Yeah it decreases your overall movement possibilities slightly, and you still want to save before you trying and select a fleet, but 90% of the time it’ll creak a bit and then let you select the fleet, rather than crashing to desktop.

Once I’d worked this out I was able to retrieve a “lost” save game by building a couple of crappy ships at ports and chucking them into my existing big fleets (that were causing crashes and had my main armies on) and, after a bit of creaking, they worked again.

Not ideal certainly, but handy until a decent patch manifests.

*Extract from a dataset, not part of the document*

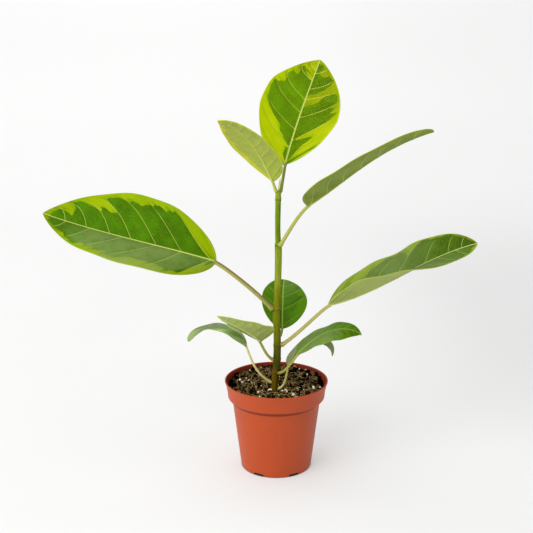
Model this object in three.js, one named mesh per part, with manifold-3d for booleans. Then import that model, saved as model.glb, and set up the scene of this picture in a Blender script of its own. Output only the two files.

That certainly explains why large fleets are more troublesome. I wonder if damaged ships have a reduced movement range, since fleets with damaged ships give me more trouble than fresh ships. Or maybe even ships with experience move farther, so they remain annoying after they’re repaired? It also explains why even massive fleets of dhows give me so little trouble; I keep them out of combat and they can’t use top gallants the way indiamen can.

Very cool! Thanks. That’s how I was going to try and play it out but hadn’t had a chance to try yet. I started a new American campaign just before I left on my current trip and am maybe half way through at this point. No blow ups yet. Maybe I’ll revive one of my older campaigns with Prussia or Austria when I get back and try it out.

-XT

Just out of curiosity, for those of you having problems with empire management or losing battles: what difficulty are you playing on?

E:TW has been entertaining enough, but came with the plethora of game-breaking bugs/crashes/retarded AI that I wholeheartedly expected. So far I’ve found it ridiculously easy even on VH/H (battle/campaign) and rarely lose battles, even when significantly outnumbered. The battle AI just can’t seem to form a coherent firing line, instead frequently charging cavalry forward (presumably to get my cannons) and straight into my line infantry. They die, rout, retreat, and the computer subsequently either stands there, forming/reforming square formations while I encircle it, or send ragtag handfuls of units (often just one) forward and backward until they rout from a simple, straightforward march.

While I’m not surprised with the launch quality, having played every Total War game from release, I’m a bit disappointed that the same bugs are still cropping up. Seige warfare however blessedly rare is still hilarious, and pathfinding for any unit not in an open field quickly becomes a mess.

Maybe you guys are seeing something I’m not (honestly, no snark!) but for now I’ve shelved the title until patches and mods introduce a little variety and challenge to the gameplay. Personally, I would’ve vastly preferred they scrap the navel combat system entirely and work on the land battles, which have always lacked polish. The shiny stuff, not the oddly-accented empire that swept the world in my last campaign.

Just wondering, what size units do you play with ? Dunno how true it is, but I read that the AI has trouble with unit sizes above medium (80 men to a unit). That said, even with medium units I’ve seen the AI do stupid/buggy things, but they’re not totally retarded, esp. with their cavalry which is very much a pain in the ass sometimes.